The invention of the railroad made travel faster, cheaper, and even more accessible. Leisure travel became popular among the middle class.
As a byproduct, maps had to be smaller and more practical, so travelers could bring them on the journey. They also needed to be up-to-date in terms of roadways, railways, and transportation hubs.
Maps in this era had become almost entirely factual.
This period also saw the emergence of thematic maps i.e. maps that use data in conjunction with geography to illustrate a trend or theme.
In the 1880s, social reformer Charles Booth created a moral map of London that color-coded houses by income and criminal tendencies. His goal was to help inspire the poor by showing that geography was tied to destiny.
Unfortunately, though not necessarily a surprise, his plan backfired. U.S. banks adopted this strategy to “redline” poor neighbors and refuse loans to anyone in those precincts.
This long journey brings us to modern cartography.
With the rise of digital technology, modern cartographers now use a plethora of hardware to collect data and do most of their work on a computer.

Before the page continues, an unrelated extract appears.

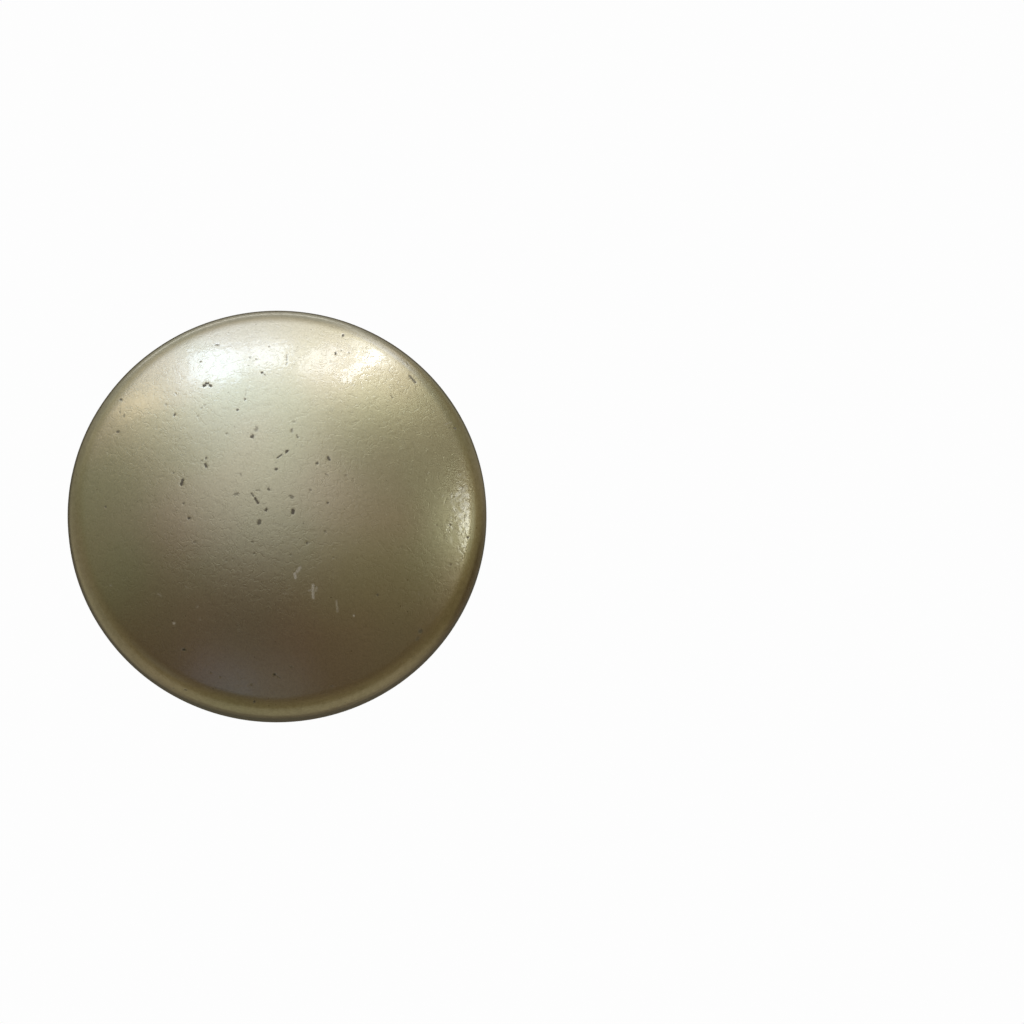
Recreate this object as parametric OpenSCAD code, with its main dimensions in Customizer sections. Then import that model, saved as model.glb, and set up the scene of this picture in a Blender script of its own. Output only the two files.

Satellites enable large-scale global imaging and the global positioning system (GPS), which in turn enables location-based technologies like Google Maps.
Geographic information systems (GIS), which emerged in the 1980’s, gave cartographers the ability to combine geographic data sets with topography and street maps.
With GIS, users can design multi-layered maps, conduct deep data analysis, and even create 3D visualizations of cities, forests, and natural landmarks.
In many ways, GIS is the pinnacle of modern map making, a stark example of just how far cartography has come.
We’ve written an entire guide to modern cartography, so if you’re interested in learning more - be sure to check that out.
Cartography has come a long way. From stone tablets and cave paintings, to massive satellite networks - humans have always used maps in an attempt to answer questions about our world.
Influenced heavily by the intentions of those who make them, some would argue that no map is 100% accurate. Even so, the technological advances are impressive and today's maps tell stories more truthfully than ever before.